October 3rd, 2007 at 6:56 am
My last dealings with AT & T were where I got phone service here in Florida (BellSouth which is now, ironically, owned by the bastards).
I kept getting calls from AT & T asking me if I wanted this service or that. I kept saying, ‘Take me off your phone list. I don’t want anything you’ve got.’
“Well, sir, it takes up to 60 days for you to be removed from our list.”
‘Ma’am, I’ve been here a year. I’ve gotten these calls for months. Your 60 days have come and gone SIX times. I will never buy an AT & T product. I don’t like the way your company does business and I never want to hear from you again. I hope I’ve been clear.”
“Yes sir.”
I never heard from them again but they’re worse than Jehovah’s witnesses.
October 4th, 2007 at 7:56 pm
Talking about AT&T is really confusing at this point. I am using ATT cell phone service, ATT home phone service, and ATT cable service. Except one was Cingular when got it, one was SBC, and the other is no longer called ATT
“@tim.

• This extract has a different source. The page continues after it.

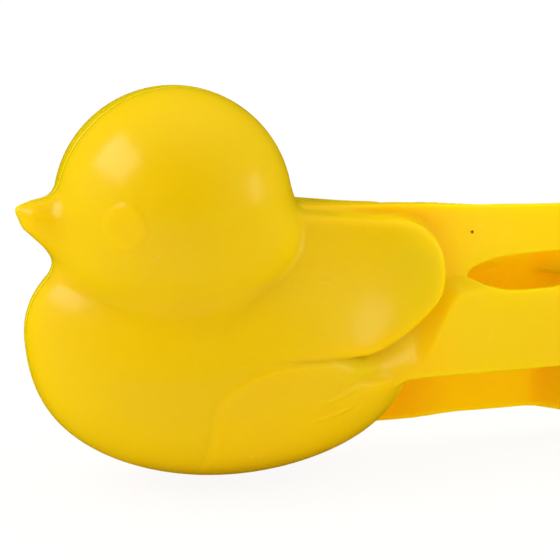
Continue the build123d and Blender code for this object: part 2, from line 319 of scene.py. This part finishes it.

I’m of the firm belief that customers should always do their best to get away with as much they can, no matter how seemingly unreasonable. It’s the only way capitalism works. So if people want to try and change providers, and then complain when they end up with bricks, let them. I want to see if it nets them anything, and if it does, good for them.”
You do realize the enormous costs this sort of behavior costs us, don’t you, Ibrahim? Billions spent on copyright enforcement, copy protection, law enforcement, etc, any of that ring a bell? Everything works better if both sides play by the rules.
If it wasn’t for Apple’s insanely annoying commercials, I might actually own an IPhone. I can’t imagine how their marketing campaigns are actually successes. They’re just awful.
Also, I’d never have had to consider an IPhone if advanced phones from other companies actually made it to this country. What the heck is going on? Of the 20 or so Nokias of higher notation than the N73, only 2 (I think) are sold here. There are a ton of phones that blow the iphone away in performance of many/most tasks (though the iphone does have the great screen). They’re just not sold here.